Visage lisse et tendre, regard pensif, esquisse de sourire aux lèvres, bijoux aux symboles de la religion dans un décolleté chaste - c’est cette image de sa femme Charlotte que Philippe de Champaigne a laissée à la postérité. Il est évident que cette jeune femme était aimée par son époux. Pour saisir son charme naturel et familier, le peintre a opté pour la simplicité et renoncé à l’étalage de luxe. Par contre, chaque petit détail de ce portrait est bien soigné, comme si tout ce qui touchait la femme de sa vie, était sacré.
«Le tableau est non seulement le portrait de l’épouse du peintre mais aussi de l’auteur lui-même. Il nous montre comment il a vécu, quels étaient ses rapports vis-à-vis du monde.
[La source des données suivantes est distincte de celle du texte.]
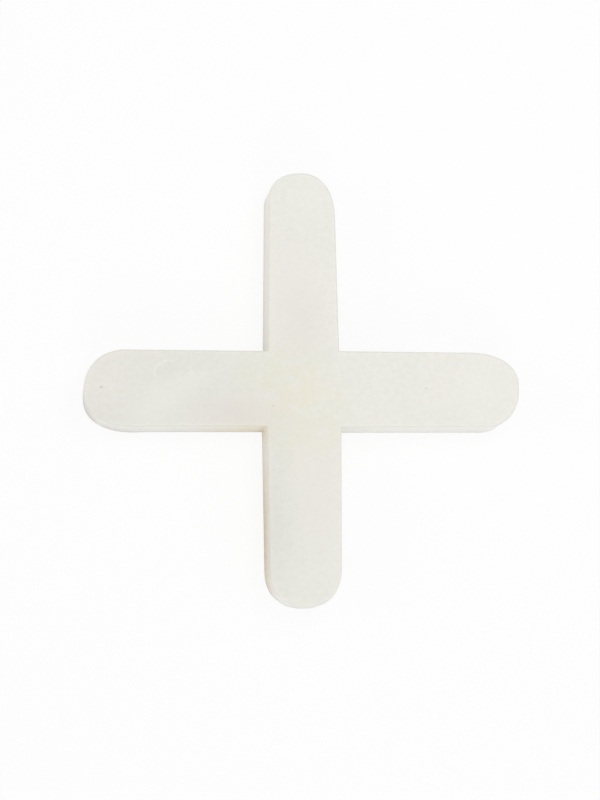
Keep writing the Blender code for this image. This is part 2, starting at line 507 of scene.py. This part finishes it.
def sink_mark(cross, sizes):
    """Sink the round witness of an ejector pin into the top of the left arm, with a sloping rim."""
    along, across = arm_axes(LEFT_ARM)
    centre = along * (sizes.reaches[LEFT_ARM] - sizes.mark_from_tip)
    centre -= across * sizes.mark_off_axis
    centre.z = sizes.thickness
    radius = sizes.mark_diameter / 2
    middle_rise = (CONE_RISE - 1) / 2 * sizes.mark_depth
    bpy.ops.object.select_all(action="DESELECT")
    bpy.ops.mesh.primitive_cone_add(
        vertices=MARK_STEPS, radius1=radius - sizes.mark_slope,
        radius2=radius + CONE_RISE * sizes.mark_slope, depth=(1 + CONE_RISE) * sizes.mark_depth,
        location=centre + Vector((0, 0, middle_rise)),
        rotation=Quaternion(DEEP_SIDE.cross((0, 0, 1)), -sizes.mark_tilt).to_euler(),
    )
    pin = bpy.context.object
    bpy.ops.object.select_all(action="DESELECT")
    bpy.context.view_layer.objects.active = cross
    cross.select_set(True)
    cut = cross.modifiers.new("ejector pin", "BOOLEAN")
    cut.operation = "DIFFERENCE"
    cut.object = pin
    bpy.ops.object.modifier_apply(modifier=cut.name)
    bpy.data.objects.remove(pin, do_unlink=True)

    def is_rim(edge):
        start, end = ((vertex.co - centre).to_2d().length for vertex in edge.verts)
        runs_round = abs(start - end) < sizes.mark_slope / 4
        return runs_round and abs(start - radius) < CONE_RISE * sizes.mark_slope

    bpy.ops.object.mode_set(mode="EDIT")
    choose("EDGE", is_rim)
    bpy.ops.mesh.mark_sharp()
    bpy.ops.object.mode_set(mode="OBJECT")


def finish_surface(cross):
    """Smooth shading whose flat faces stay flat."""
    bpy.ops.object.shade_smooth()
    weighted = cross.modifiers.new("even shading", "WEIGHTED_NORMAL")
    weighted.weight = LARGE_FACE_WEIGHT
    weighted.keep_sharp = True
    bpy.ops.object.modifier_apply(modifier=weighted.name)


def add_node(tree, kind, settings=None, links=None):
    """Add a node with its settings, on its sockets or on itself, and its links."""
    node = tree.nodes.new(kind)
    for name, value in (settings or {}).items():
        if isinstance(name, int) or name in node.inputs:
            node.inputs[name].default_value = value
        else:
            setattr(node, name, value)
    for name, source in (links or {}).items():
        tree.links.new(source, node.inputs[name])
    return node


def noise_pattern(tree, place, noise, ends):
    """Value that goes between its ends as the noise rises."""
    texture = add_node(tree, "ShaderNodeTexNoise", noise, {"Vector": place})
    pattern = add_node(tree, "ShaderNodeMapRange", ends, {"Value": texture.outputs["Fac"]})
    return pattern.outputs[0]


def fading_spot(tree, place, mark, height, reach_down):
    """Value that is the mark's strength at its centre and fades to nothing at its rim."""
    inside = add_node(tree, "ShaderNodeMapping", {
        "vector_type": "TEXTURE",
        "Location": Vector((*mark.centre, height)) * MM,
        "Rotation": (0, 0, radians(mark.turn)),
        "Scale": Vector((*mark.reach, reach_down)) * MM,
    }, {"Vector": place})
    ball = add_node(
        tree, "ShaderNodeTexGradient", {"gradient_type": "SPHERICAL"}, {"Vector": inside.outputs[0]}
    )
    fade = add_node(
        tree, "ShaderNodeMapRange", {"From Max": mark.softness, "To Max": mark.strength},
        {"Value": ball.outputs["Fac"]},
    )
    return fade.outputs[0]


def wall_bands(tree, place, thickness):
    """Values that change with the height, by name."""
    height = add_node(tree, "ShaderNodeSeparateXYZ", links={0: place}).outputs["Z"]
    (rim_start, rim_full), (wall_start, wall_full) = RIM_BAND, WALL_BAND
    bands = {
        # Painted shade on the rim
        "rim": {
            "From Min": thickness - rim_start, "From Max": thickness - rim_full, "To Max": RIM_PAINTED_SHADE
        },
        # Where the walls' painted light lies
        "below rim": {"From Min": thickness - wall_start, "From Max": thickness - wall_full},
        "depth": {"From Min": thickness, "From Max": 0.0},
        # Painted shade at the foot
        "foot": {"From Min": FOOT_SHARE * thickness, "From Max": 0.0, "To Max": FOOT_PAINTED_SHADE},
        "above base": {"From Max": BASE_BAND},
    }
    return {
        name: add_node(tree, "ShaderNodeMapRange", ends, {"Value": height}).outputs[0]
        for name, ends in bands.items()
    }


def colour_layers(tree, place, colours, thickness):
    """Colours over the plain plastic, from the first up, with the factors of their strength."""
    top = thickness / MM
    bands = wall_bands(tree, place, thickness)

    # Warmer clouds several millimetres wide: the colour drifts as the eye moves along an arm
    layers = [(colours.rosy, noise_pattern(tree, place, *CLOUDS))]

    # Paler mottling a few tenths of a millimetre wide: the surface looks moulded, not painted
    layers.append((colours.milky, noise_pattern(tree, place, *MOTTLE)))

    # Blotchy yellowed patch over the crossing
    patch = fading_spot(tree, place, PATCH, top / 2, ALL_THROUGH)
    layers.append((colours.yellowed, patch, noise_pattern(tree, place, *BLOTCHES)))

    # Pale streaks and spots, dark specks, faint flow lines, soft tints, and painted light and shade
    for mark in MARKS:
        spot = fading_spot(tree, place, mark, top, MARK_REACH_DOWN)
        layers.append((getattr(colours, mark.colour), spot))

    # Painted shade on the rounded rim, so that it doesn't shine out beside the face
    layers.append((colours.speck, bands["rim"]))

    # Painted light: the walls are paler than the face, and faint drag lines run down them
    drawn_out = add_node(
        tree, "ShaderNodeMapping",
        {"Scale": (1 / DRAG_WIDTH, 1 / DRAG_WIDTH, 1 / DRAG_LENGTH)}, {"Vector": place},
    )
    lines = noise_pattern(tree, drawn_out.outputs[0], *DRAG_LINES)
    layers.append((colours.wall, bands["above base"], bands["below rim"], lines))

    # Stains and painted shade that deepen down the walls, and painted shade at the foot all round
    depth = add_node(
        tree, "ShaderNodeMath", {"operation": "POWER", 1: STAIN_AND_SHADE_RISE}, {0: bands["depth"]}
    ).outputs[0]
    for stain in STAINS_AND_SHADE:
        spread = fading_spot(tree, place, stain, top / 2, ALL_THROUGH)
        factors = (spread, lines, depth, bands["above base"])
        layers.append((getattr(colours, stain.colour), *factors))
    # Painted shade at the foot of every wall
    layers.append((colours.speck, bands["foot"], bands["above base"]))
    return layers


def natural_polyethylene(colours, thickness):
    """Polyethylene moulded without pigment.

    It is milky and lets a little light through, which keeps its edges soft. Clouds where the melt
    mixed unevenly, a yellowed patch where it stayed hot and a few specks break up the plain colour,
    and some of the walls are stained. Painted light and shade lie in the colour too: paler walls, a
    pale arc round the ejector mark and paler arm ends; a darker rim, foot, noses and broad parts of
    the top face. The mould was plain steel, which leaves a low, slightly uneven gloss.
    """
    material = bpy.data.materials.new("natural_polyethylene_moulded")
    material.use_nodes = True
    tree = material.node_tree
    tree.nodes.clear()
    place = add_node(tree, "ShaderNodeTexCoord").outputs["Object"]

    # Each layer lies over the one before, and the first over the plain plastic
    under = {}
    for tint, strength, *factors in colour_layers(tree, place, colours, thickness):
        for factor in factors:
            strength = add_node(
                tree, "ShaderNodeMath", {"operation": "MULTIPLY"}, {0: strength, 1: factor}
            ).outputs[0]
        layer = add_node(
            tree, "ShaderNodeMix",
            {"data_type": "RGBA", MIX_FIRST: colours.plastic, MIX_SECOND: tint},
            {MIX_FACTOR: strength, **under},
        )
        under = {MIX_FIRST: layer.outputs[MIX_RESULT]}

    # Uneven gloss and a relief of a few thousandths of a millimetre, which the mould's steel left
    relief = add_node(tree, "ShaderNodeTexNoise", RELIEF, {"Vector": place})
    bump = add_node(
        tree, "ShaderNodeBump", {"Strength": 1.0, "Distance": RELIEF_DEPTH},
        {"Height": relief.outputs["Fac"]},
    )
    shader = add_node(tree, "ShaderNodeBsdfPrincipled", {
        "IOR": 1.51,
        "Subsurface Weight": 0.3,
        "Subsurface Radius": (1.0, 0.9, 0.7),
        "Subsurface Scale": 0.35 * MM,
    }, {
        "Base Color": under[MIX_FIRST],
        "Roughness": noise_pattern(tree, place, *GLOSS),
        "Normal": bump.outputs[0],
    })
    add_node(tree, "ShaderNodeOutputMaterial", links={"Surface": shader.outputs["BSDF"]})
    return material


class TILE_SPACER_OT_cross(bpy.types.Operator):
    """Model the moulded cross and give it its plastic"""

    bl_idname = "tile_spacer.cross"
    bl_label = "Moulded Cross"
    bl_options = {"REGISTER", "UNDO"}

    def execute(self, context):
        sizes = context.scene.tile_spacer_sizes
        cross = draw_crossing(sizes)
        for index in range(ARM_COUNT):
            pull_arm(sizes, index)
        bpy.ops.mesh.select_mode(type="FACE")
        bpy.ops.mesh.select_all(action="SELECT")
        bpy.ops.mesh.dissolve_faces()
        round_noses(sizes)
        fillet_corners(sizes)
        raise_walls(sizes)
        sink_mark(cross, sizes)
        finish_surface(cross)
        plastic = natural_polyethylene(context.scene.tile_spacer_colours, sizes.thickness)
        cross.data.materials.append(plastic)
        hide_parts("spacer_cross")
        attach(cross, "root")
        return {"FINISHED"}


def white_floor():
    """Matt white board: it reads as white to the camera and still takes the object's shadow."""
    material = bpy.data.materials.new("matt_white_board")
    material.use_nodes = True
    tree = material.node_tree
    tree.nodes.clear()
    seen = add_node(tree, "ShaderNodeLightPath")
    board = add_node(tree, "ShaderNodeBsdfDiffuse", {"Color": linear("FBFBFB")})
    glow = add_node(tree, "ShaderNodeEmission", {"Color": linear("FFFFFF"), "Strength": 1.0})
    share = add_node(
        tree, "ShaderNodeMath", {"operation": "MULTIPLY", 1: FLOOR_WHITE_SHARE},
        {0: seen.outputs["Is Camera Ray"]},
    )
    mixed = add_node(
        tree, "ShaderNodeMixShader",
        links={0: share.outputs[0], 1: board.outputs[0], 2: glow.outputs[0]},
    )
    add_node(tree, "ShaderNodeOutputMaterial", links={"Surface": mixed.outputs[0]})
    return material


def soft_sky(scene):
    """Even light from all round, which the camera, gloss and glass see as white."""
    world = bpy.data.worlds.new("soft_sky")
    scene.world = world
    world.use_nodes = True
    tree = world.node_tree
    tree.nodes.clear()
    ray = add_node(tree, "ShaderNodeLightPath")
    light, white = (
        add_node(tree, "ShaderNodeBackground", {"Color": linear("FFFFFF"), "Strength": strength})
        for strength in (SKY_LEVEL, 1.0)
    )
    shown = ray.outputs["Is Camera Ray"]
    for kind in ("Is Glossy Ray", "Is Transmission Ray"):
        shown = add_node(
            tree, "ShaderNodeMath", {"operation": "MAXIMUM"}, {0: shown, 1: ray.outputs[kind]}
        ).outputs[0]
    mixed = add_node(
        tree, "ShaderNodeMixShader", links={0: shown, 1: light.outputs[0], 2: white.outputs[0]}
    )
    add_node(tree, "ShaderNodeOutputWorld", links={"Surface": mixed.outputs[0]})


def add_lamp(name, softbox, level):
    """Square softbox that looks at the object; level is what it gives a white floor under it."""
    azimuth, elevation = radians(softbox.azimuth), radians(softbox.elevation)
    flat = cos(elevation)
    towards = Vector((cos(azimuth) * flat, sin(azimuth) * flat, sin(elevation)))
    bpy.ops.object.light_add(type="AREA", location=towards * softbox.distance)
    lamp = bpy.context.object
    lamp.name = lamp.data.name = name
    lamp.rotation_euler = towards.to_track_quat("Z", "Y").to_euler()
    lamp.data.shape = "SQUARE"
    lamp.data.size = softbox.width
    lamp.data.energy = level * pi ** 2 * softbox.distance ** 2 / towards.z


def add_camera(scene, lens):
    """Camera a hand's breadth above the object's lower left, as in the photograph."""
    back = (CAMERA_PLACE - CAMERA_AIM).normalized()
    right = Vector((sin(CAMERA_ROLL), cos(CAMERA_ROLL), 0)).cross(back).normalized()
    turn = Matrix((right, back.cross(right), back)).transposed()
    bpy.ops.object.camera_add(location=CAMERA_PLACE, rotation=turn.to_euler())
    camera = bpy.context.object
    camera.name = camera.data.name = "photograph_view"
    camera.data.sensor_width = SENSOR_SIDE
    camera.data.lens = lens
    camera.data.clip_start = NEAREST
    scene.camera = camera


class TILE_SPACER_OT_studio(bpy.types.Operator):
    """Lay the floor and set up the sky, the lamps and the camera"""

    bl_idname = "tile_spacer.studio"
    bl_label = "Studio"
    bl_options = {"REGISTER", "UNDO"}

    def execute(self, context):
        scene = context.scene
        studio = scene.tile_spacer_studio
        bpy.ops.mesh.primitive_plane_add(
            size=FLOOR_WIDTH, location=(0, 0, CAD_LOW.z - FLOOR_GAP)
        )
        floor = context.object
        floor.name = floor.data.name = "studio_floor"
        floor.data.materials.append(white_floor())
        soft_sky(scene)
        add_lamp("key_softbox", KEY, studio.key_level)
        add_lamp("fill_softbox", FILL, studio.fill_level)
        add_lamp("side_softbox", SIDE, studio.side_level)
        add_camera(scene, studio.lens)
        scene.view_settings.view_transform = "Standard"
        return {"FINISHED"}


class TILE_SPACER_PT_panel(bpy.types.Panel):
    """Sizes, colours and steps of the tile spacer"""

    bl_idname = "TILE_SPACER_PT_panel"
    bl_label = "Tile Spacer"
    bl_space_type = "VIEW_3D"
    bl_region_type = "UI"
    bl_category = "Tile Spacer"

    def draw(self, context):
        scene = context.scene
        for group in GROUPS:
            values = getattr(scene, group)
            box = self.layout.box()
            for name in values.__annotations__:
                box.prop(values, name)
        for step in OPERATORS:
            self.layout.operator(step.bl_idname)


GROUPS = {
    "tile_spacer_sizes": TileSpacerSizes,
    "tile_spacer_colours": TileSpacerColours,
    "tile_spacer_studio": TileSpacerStudio,
}
OPERATORS = (TILE_SPACER_OT_cross, TILE_SPACER_OT_studio)


def register():
    """Make the groups, operators and panel known, and give each scene its groups."""
    for kind in (*GROUPS.values(), *OPERATORS, TILE_SPACER_PT_panel):
        bpy.utils.register_class(kind)
    for name, group in GROUPS.items():
        setattr(bpy.types.Scene, name, PointerProperty(type=group))


def unregister():
    """Take back what register did."""
    for name in GROUPS:
        delattr(bpy.types.Scene, name)
    for kind in (TILE_SPACER_PT_panel, *reversed(OPERATORS), *reversed(GROUPS.values())):
        bpy.utils.unregister_class(kind)


def main():
    """Build the spacer and its studio."""
    register()
    bpy.ops.tile_spacer.cross()
    bpy.ops.tile_spacer.studio()


if __name__ == "__main__":
    main()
Je pense que ce n’est pas seulement un très beau tableau, un excellent portrait sur le plan artistique, mais aussi un témoignage sur la vie privée de l’auteur.»
Le bonheur de Philippe de Champaigne n’a pas été long. Epousée à l’âge de 15 ans, Charlotte est morte en 1638, dix ans après son mariage. Le peintre qui devait vivre encore 36 ans, ne s’est jamais remarié. Ceux qui désirent voir le visage de cette femme irremplaçable trouveront le portrait au palais Šternberk jusqu’au printemps 2009. Au début de l’année prochaine le tableau sera repris par la Galerie morave de Brno.